═════ Dataset extract

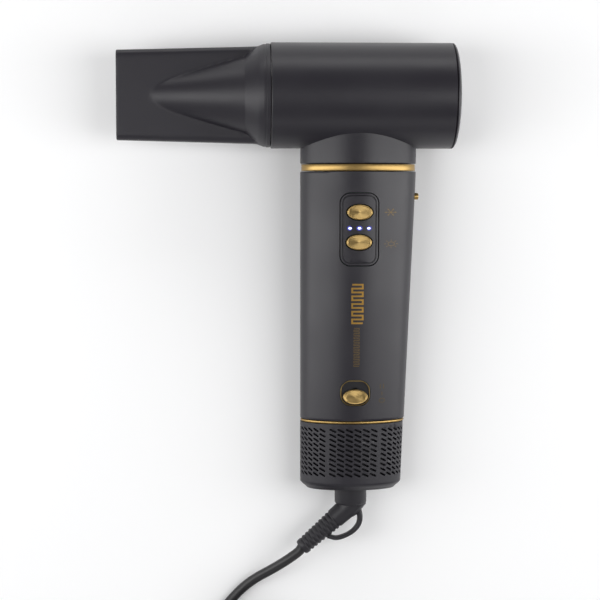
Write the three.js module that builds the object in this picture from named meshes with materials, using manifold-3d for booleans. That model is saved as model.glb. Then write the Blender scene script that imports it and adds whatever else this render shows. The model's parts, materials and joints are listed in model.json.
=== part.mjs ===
// Hair dryer with a blower in the handle, a round barrel and a flat nozzle, lying on its side.
// Millimetres. In the dryer's own frame X runs along the barrel with the nozzle at -X, Y runs up the
// handle with the barrel's axis at y = 0, and Z points out of the side that carries the controls.
// The last lines lay the dryer down, so that the barrel and the foot of the handle rest on z = 0.
import * as THREE from 'three';
import { mergeVertices } from 'three/addons/utils/BufferGeometryUtils.js';
import Module from 'manifold-3d';

const wasm = await Module();
wasm.setup();

// Fits
const gap = 0.3; // between pieces that meet
const shellWall = 1.8;
const slack = 20; // how far a cutter runs past what it cuts

// Barrel
const barrelRadius = 26.1;
const barrelFront = -43.5;
const barrelRear = 46.2;
const rearCoverDepth = 2.8;
const rearCoverRounding = 2.6; // how far the edge falls back
const rearCoverRoundingWidth = 14; // and how far in from the edge that starts
const rearCoverThickness = 2.2;
const spigotLength = 5;
const spigotWall = 1.4;

// Outlet at the front of the barrel
const outletRadius = 19.2;
const outletRingDepth = 6.5;
const outletLipLength = 2.5;
const outletLipWall = 1.8;
const grilleThickness = 2;
const grilleRingWidth = 1;
const grilleRingRadii = [18.6, 14.6, 10.6];
const grilleHubRadius = 6.6;
const grilleSpokes = 3;

// Nozzle
const nozzleLength = 77.5;
const nozzleRimInset = 0.6; // inside the barrel's outline
const nozzleRimLength = 2.2;
const nozzleCollarInset = 0.9;
const nozzleCollarLength = 3.6;
const nozzleWall = 1.5;
const nozzleRimRadius = barrelRadius - nozzleRimInset;
const nozzleCollarRadius = barrelRadius - nozzleCollarInset;
const nozzleRootHalfHeight = 23.9;
const nozzleTipHalfHeight = 22.1;
const nozzleRootHalfThickness = 6;
const nozzleTipHalfThickness = 5;
const nozzleEdgeRadius = 3;
const nozzleShoulderRadius = 19.6; // where the steep collar cone meets the long cone
const nozzleShoulderFromBase = 12.6;
const nozzleConeTipRadius = 5;
const nozzleConeTipFromBase = 60.5;
const nozzleMagnetWidth = 2.1;
const nozzleMagnetDepth = 2.2;

// Heater
const heaterSleeveRadius = 22.6;
const heaterSleeveWall = 0.6;
const heaterLength = 50;
const heaterFront = -32;
const heaterPlateHalfWidth = 21;
const heaterPlateThickness = 0.8;
const heatingCoilRadius = 17;
const heatingCoilTurns = 4;
const heatingWireRadius = 1.1;
const heatingCoilEndMargin = 5;
const cutoutRadius = 4;
const cutoutThickness = 3;
const ionBox = [12, 14, 10];
const cutoutAt = [20, 9];
const ionAt = [33, -8];

// Handle. Its edge on the nozzle side is straight, and the taper is all on the rear edge.
const neckLength = 33.6; // from the barrel's axis
const gripTop = -37.5;
const gripBottom = -160.5;
const gripTopHalfWidth = 28.85;
const gripBottomHalfWidth = 26.1;
const gripTopHalfDepth = 18;
const gripBottomHalfDepth = 15.8;
const trimRingInset = 0.5;
const trimRingWall = 2.2;
const footRingHeight = 1.1;
const footRingWall = 1.7;

// Air filter at the foot
const cageLength = 33;
const cageChamfer = 3.4;
const cageTopHalfWidth = 25.85;
const cageTopHalfDepth = 15.6;
const cageBottomHalfWidth = 25.3;
const cageBottomHalfDepth = 15.3;
const cageWall = 1.6;
const cagePlate = 2;
const cageSectors = 6;
const cageColumns = 2;
const cageRows = 3;
const cageSectorShare = 0.8; // of a sector's sixty degrees that holds slots
const cageSlotLength = 7.5;
const cageSlotWidth = 2;
const cageSlotSlope = 22; // degrees
const cageSlotMargin = 5.2;
const screenWall = 0.5;

// Controls
const panelWidth = 18.9;
const panelHeight = 35.6;
const panelCorner = 5;
const panelCentre = -65.9;
const panelRecess = 0.5;
const panelThickness = 1.6;
const buttonWidth = 12.65;
const buttonHeight = 7.55;
const buttonProud = 0.9;
const buttonTravel = 0.8;
const buttonRim = 0.6;
const buttonRimHeight = 0.35;
const buttonPlate = 2.6;
const buttonFlange = 0.9;
const buttonFlangeThickness = 0.6;
const buttonStemRadius = 1.4;
const coolButtonAt = -57.5;
const heatButtonAt = -72.2;
const ledAt = -65.3;
const ledSpacing = 4.6;
const ledWidth = 2.1;
const ledHeight = 1.3;
const ledLength = 2.6;
const boardThickness = 1.2;
const boardWidth = 17;
const boardHeight = 37;
const boardBehindFace = 7.6; // from the panel's face to the board's
const switchSize = 6;
const switchHeight = 2;
const plungerRadius = 1.5;
const plungerHeight = 0.6;
const bossRadius = 1.8;
const screwRadius = 0.8;
const screwHeadRadius = 1.7;
const screwHeadHeight = 1;
const screwLength = 5;
const screwX = 6;
const screwY = 15.6;

// Power slider
const knobWidth = 12.4;
const knobHeight = 7.35;
const knobRim = 0.7;
const knobRimHeight = 0.4;
const knobProud = 1.2;
const knobTravel = 3.6;
const knobSideClearance = 0.5;
const knobEndClearance = 0.175;
const slotCentre = -146.5;
const slotCorner = 4.4;
const slotFrame = 0.55;
const slotDepth = 1.4;
const slotFloor = 0.8;
const slotWidth = knobWidth + 2 * (knobSideClearance + slotFrame);
const slotHeight = knobHeight + knobTravel + 2 * (knobEndClearance + slotFrame);
const knobStemWidth = 3;
const knobStemLength = 3.6;
const slideSwitchSize = [10, 12, 3];
const powerBoardSize = [20, 28, 1.2];
const powerBoardAbove = 3; // its middle over the slot's middle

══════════

#### Task brief:
Only the lines from the top of the data through the line that contains "const slack = 20;" should be quoted, exactly as they stand.

#### Correct output:
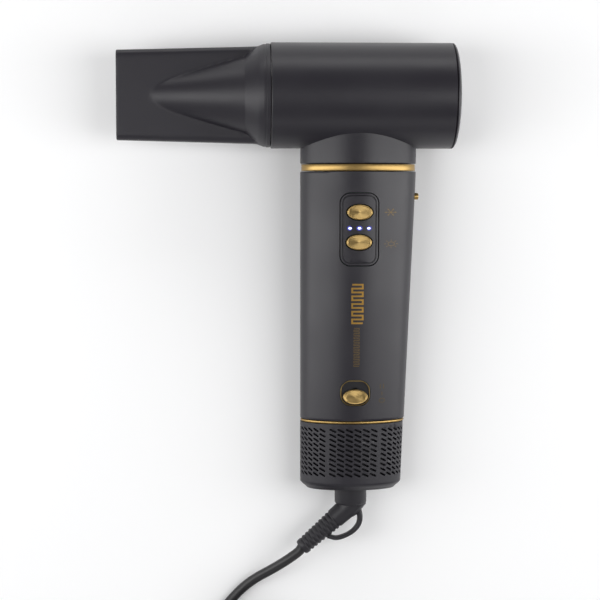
Write the three.js module that builds the object in this picture from named meshes with materials, using manifold-3d for booleans. That model is saved as model.glb. Then write the Blender scene script that imports it and adds whatever else this render shows. The model's parts, materials and joints are listed in model.json.
=== part.mjs ===
// Hair dryer with a blower in the handle, a round barrel and a flat nozzle, lying on its side.
// Millimetres. In the dryer's own frame X runs along the barrel with the nozzle at -X, Y runs up the
// handle with the barrel's axis at y = 0, and Z points out of the side that carries the controls.
// The last lines lay the dryer down, so that the barrel and the foot of the handle rest on z = 0.
import * as THREE from 'three';
import { mergeVertices } from 'three/addons/utils/BufferGeometryUtils.js';
import Module from 'manifold-3d';

const wasm = await Module();
wasm.setup();

// Fits
const gap = 0.3; // between pieces that meet
const shellWall = 1.8;
const slack = 20; // how far a cutter runs past what it cuts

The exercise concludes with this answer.